The key is to decide the rule in advance and commit to it, rather than improvising based on how confident you feel about the market on any given week. Most investing mistakes are made not through bad strategy selection, but through strategy abandonment at exactly the wrong moment.
🎯 Building a Resilient Portfolio with DCA
For U.S. and European investors building long-term wealth, dollar-cost averaging offers a disciplined framework that turns saving into an automatic habit and helps you remain invested through the turbulent periods that periodically test every investor's resolve. The evidence is clear that you may give up some expected return versus an immediate lump-sum — but you are statistically likely to experience fewer and shallower drawdowns, which for most human beings is the difference between staying the course for 30 years and abandoning the plan during the first serious market correction.

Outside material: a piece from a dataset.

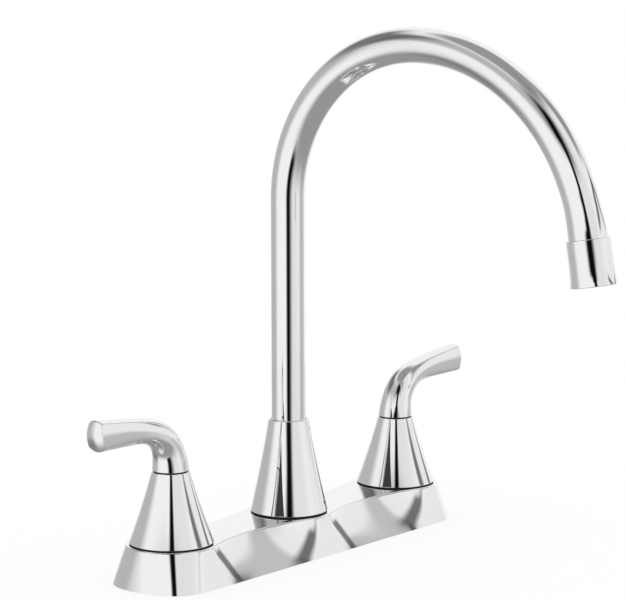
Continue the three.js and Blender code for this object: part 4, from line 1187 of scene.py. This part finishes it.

The most important question is not which strategy wins the most backtests, but which strategy you can genuinely live with across decades of market cycles, life changes, and economic uncertainty. By pairing consistent monthly contributions with globally diversified, low-cost index funds inside a tax-advantaged account, dollar-cost averaging gives every investor — regardless of income level or market knowledge — a realistic path to long-run financial resilience.